Portugal was good, by the way...

I tend to panic a little when I know I have something complex that has to be done before a certain deadline- like packing everything up to move house, completing my Japanese project at university (it had to be handwritten on special paper, with a bibliography, so there were the competing tasks of finishing writing the draft version, copying the already-written parts up neatly with no mistakes, and putting down all the website addresses that I'd got information from- while juggling a large stack of printouts from said websites, about three dictionaries, and the draft and proper copies), or just getting everything together to go on holiday. Funnily, this sense of anxiety as to whether I'm going to have everything ready in time doesn't lead to my making an immediate start on tackling as much of it as possible, so that there will only be a tiny, non-panic-attack-causing quantity to do at the last minute. But it does lead to my making mental, and in extreme cases actual physical written-down-on-a-piece-of-paper, lists of exactly what needs to be done and in what order it should be carried out in order to achieve maximum efficiency and minimum 3 am racking of brains in an attempt to remember what else it was that was supposed to happen before I can go to bed. Of course, I'm always determined that this time I'll start early, days early, but somehow whenever there's a question of getting going on it all I point out to myself that there's no need to be doing it yet, and in fact it would be better to wait a little longer as I might want to use the things I'm going to be packing again before I leave. But this time, I really am going to start early...

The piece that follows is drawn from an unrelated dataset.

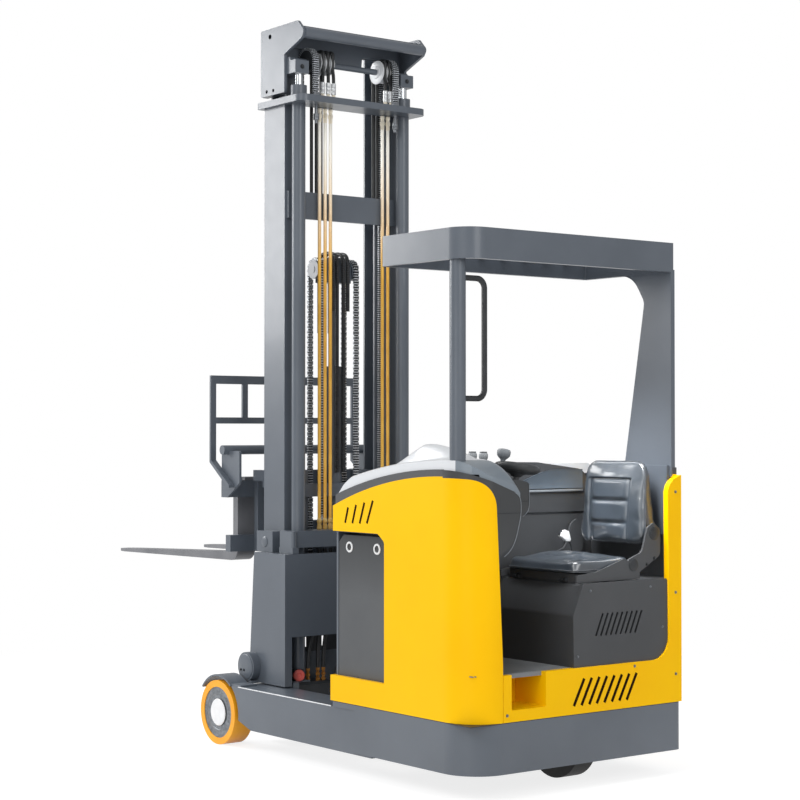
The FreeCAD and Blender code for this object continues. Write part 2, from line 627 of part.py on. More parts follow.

In the meantime, before I went to Portugal, the mountain of packing for university and the foothills of packing for Portugal itself were looming over me so largely that I made a couple of lists. Here is the one for university- it was intended to be a comprehensive list whose main purpose was to ensure I didn't forget anything vital, like a duvet or my pyjamas*, due to trying to remember what it is I need but haven't packed, if indeed there is anything, in the early hours of the morning. Where this list departs from previous, unrecorded, itemizations of things packed for university is that I've finally accepted that I don't need to take fifty-odd books. I will take five or so and renew them by changing them for others on visits home, joining a library in London and maybe visiting second hand book sales with some restraint. I'm also not taking my CDs, which used to all fit in one two story plastic CD tower, which for some reason my mother was always the one to pick up during the move in, and which would then promptly come apart slightly, allowing all the CDs to slip so that some of them wedged the thing preventing proper reassembly without taking them all out, while the majority just fell on the ground. I would then have to put the tower back together and replace everything in the middle of the pavement or car park. This time, I have a laptop (acquired in order to take it to Japan, so as to have the internet there- and be able to watch DVDs) and I have copied on to it almost all the CDs I could possibly want to listen to (the remaining ones are a task for this week), thus eliminating the need for not only the great tower of CDs, but also the choice of which to put in it now that I have many more than will fit, and a CD player. Though it may be the cause of some rather strange noises for my new flatmates, since I have an almost unconscious habit of whistling along while listening to music, and with my laptop not having great speakers, I'll be using headphones, so that they won't have the benefit of the music itself which makes it all sound perfectly fine from my perspective.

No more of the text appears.